Investor Implications: Value vs. Growth

For investors evaluating these opportunities, several key considerations emerge:

The Valuation Arbitrage: Redwire's 3.3x sales multiple places it in territory typically reserved for mature, slower-growing companies. Yet the firm benefits from NASA's predictable, multi-year procurement cycle. If Redwire can translate the Ignition plan into contract wins at current margins, the valuation discount appears unjustifiable. Conversely, Rocket Lab's 60x sales multiple presumes extraordinary growth and margin expansion. Any disappointment in Neutron performance, launch cadence, or competitive dynamics could trigger significant revaluation.

Contract Visibility: Redwire's business model depends on securing explicit contracts tied to specific lunar base components. These contracts, once awarded, provide revenue visibility and reduce execution risk. Rocket Lab's model depends on aggregate market demand for launch services materializing at projected volumes and prices. The Ignition plan increases confidence in baseline lunar mission activity, but does not guarantee Neutron will win the business.

Execution Risk: Rocket Lab must successfully develop and certify an entirely new heavy-lift vehicle while managing the complexities of lunar transportation. This is exponentially more challenging than Electron operations. Redwire must win contracts against other qualified providers and execute manufacturing and integration on schedule. The latter represents more predictable, lower-risk execution.

Market Implications: A rotation from Rocket Lab toward Redwire would signal a maturation in space sector investing—a shift from betting on transformative technology toward capturing value from predictable government procurement. This would align space investing with how other defense and aerospace contractors are valued, potentially depressing growth multiples but rewarding fundamentally sound businesses with contracted revenue.

Looking Ahead: The Lunar Economy Takes Shape

The next 18-24 months will prove decisive for both companies. NASA's detailed procurement roadmap for lunar base components will determine which suppliers win critical contracts. For Redwire, this means converting its specialized capabilities into explicit awards. For Rocket Lab, it means demonstrating Neutron's capability while competing for a finite number of lunar transport missions.

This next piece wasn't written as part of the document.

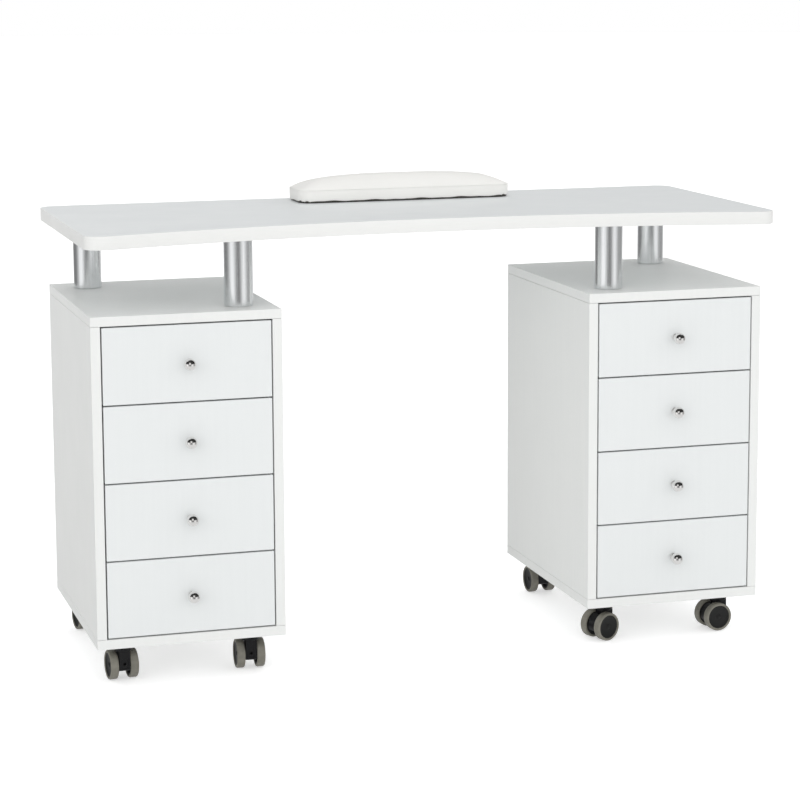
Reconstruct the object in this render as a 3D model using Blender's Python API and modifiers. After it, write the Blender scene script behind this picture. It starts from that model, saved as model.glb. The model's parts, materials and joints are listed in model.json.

Investors should monitor forthcoming contract announcements, quarterly earnings guidance, and any technical milestones or delays. More broadly, the space economy's evolution—from speculative technology plays toward contracted, government-backed infrastructure development—may be shifting the advantage toward companies offering value rather than growth.

The $20 billion Ignition plan represents genuine opportunity for both companies. But as analyst Rich Smith observes, opportunity alone does not determine investment returns. Valuation matters. For risk-conscious investors, Redwire's deep discount to Rocket Lab appears to offer more compelling risk-adjusted potential, assuming the company successfully converts NASA's lunar ambitions into signed contracts and executed deliveries.